The Oracle's Successor
And now for the news you've all been waiting for - drum roll please - Warren Buffett, the Oracle of Omaha, has chosen his successor! Kind of. There has been much speculation over who the Oracle would choose, and it turns out that the front runner is a man who no media outlet seems to be able to get a post-high-school picture of, Todd Combs. Thirty-nine year old Combs is currently the manager of a small hedge fund in Connecticut that has about $400 million in assets. The octogenarian Buffett has stated that he will not be stepping down for the time being. Combs' Castle Point Capital is significantly smaller than Berkshire Hathaway, but who can doubt the Oracle?

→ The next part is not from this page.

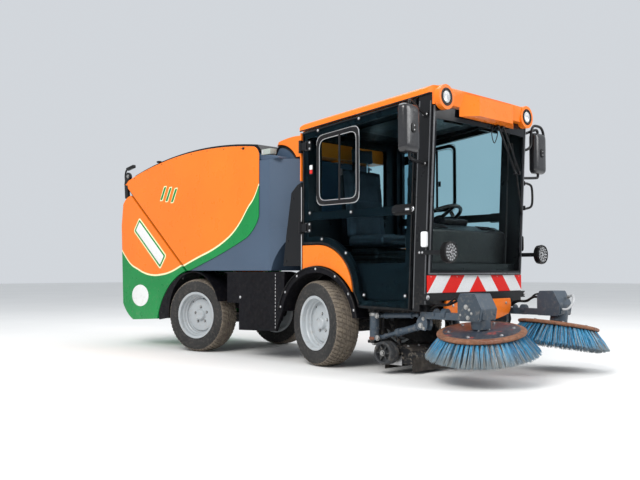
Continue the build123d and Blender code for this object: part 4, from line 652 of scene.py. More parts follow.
def rounded(x, z, radius, steps=5):
    """Points round a rectangle with rounded corners."""
    made = []
    for cx, cz, start in (
        (x[1] - radius, z[1] - radius, 0), (x[0] + radius, z[1] - radius, 90),
        (x[0] + radius, z[0] + radius, 180), (x[1] - radius, z[0] + radius, 270),
    ):
        for k in range(steps + 1):
            a = math.radians(start + 90 * k / steps)
            made.append((cx + radius * math.cos(a), cz + radius * math.sin(a)))
    return made


SIDES = [("right", -1), ("left", 1)]
JOINTS = {joint["name"]: joint for joint in frame["joints"]}


def joint_turn(name, side=1):
    """Matrix whose Z axis is a joint's axis, drawn in millimetres about the joint."""
    joint = JOINTS[name]
    return facing(joint["pos_m"], Vector(joint["axis"]) * side) @ MILLIMETRES


# Wheels
TREAD_PITCHES = 56
TREAD_DEPTH = 7.0
TREAD_HALF = 94.0
TREAD_GROOVES = (-54.0, -18.0, 18.0, 54.0)
GROOVE_HALF = 4.5
GROOVE_FLARE = 1.2
TREAD_SHOULDER = 12
TREAD_SLANT = 0.011
TREAD_COLUMNS = [(0.0, 0), (0.70, 0), (0.735, 1), (0.965, 1)]  # share of a pitch, cut or not
SIDEWALL = [  # across, radius
    (99.5, 306), (102.5, 294), (105.0, 284), (105.4, 281), (104.6, 279), (106.6, 268), (107.3, 256), (107.0, 248),
    (105.6, 238), (103.6, 230), (104.0, 227), (102.6, 224), (99.6, 216), (95.2, 210.5), (95.0, 200), (88, 193.4),
]


def tread_radius(across):
    return 325.8 - 4.4 * (across / 77.5) ** 2 if abs(across) < 78 else 321.4 - 0.5 * (abs(across) - 77.5)


def tread_ring(across, slant, radius_at):
    """Ring of points over the tread's columns, where the radius depends on the cut."""
    pitch = 2 * math.pi / TREAD_PITCHES
    return [polar(radius_at(cut), (k + share + slant) * pitch, across)
            for k in range(TREAD_PITCHES) for share, cut in TREAD_COLUMNS]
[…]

After all, his decisions so far have made him one of the richest men in the world. (The Oracle of Omaha can move over - there's a new investor in town. See Why Warren Buffett Envies You.)

The Bottom Line
We all know that we're not out of the woods yet; a few positive months for the DJIA doesn't mean that there won't be more ups and downs in the markets. The good news on the employment front, however, points to a more optimistic attitude for consumers and employers, and will be something to pay attention to in the coming months. As for Buffett, let's just hope that if and when Combs succeeds the Oracle, he'll not only be able to make the Berkshire Hathaway shareholders a pile of money, but will also continue with Buffett's incredible philanthropy.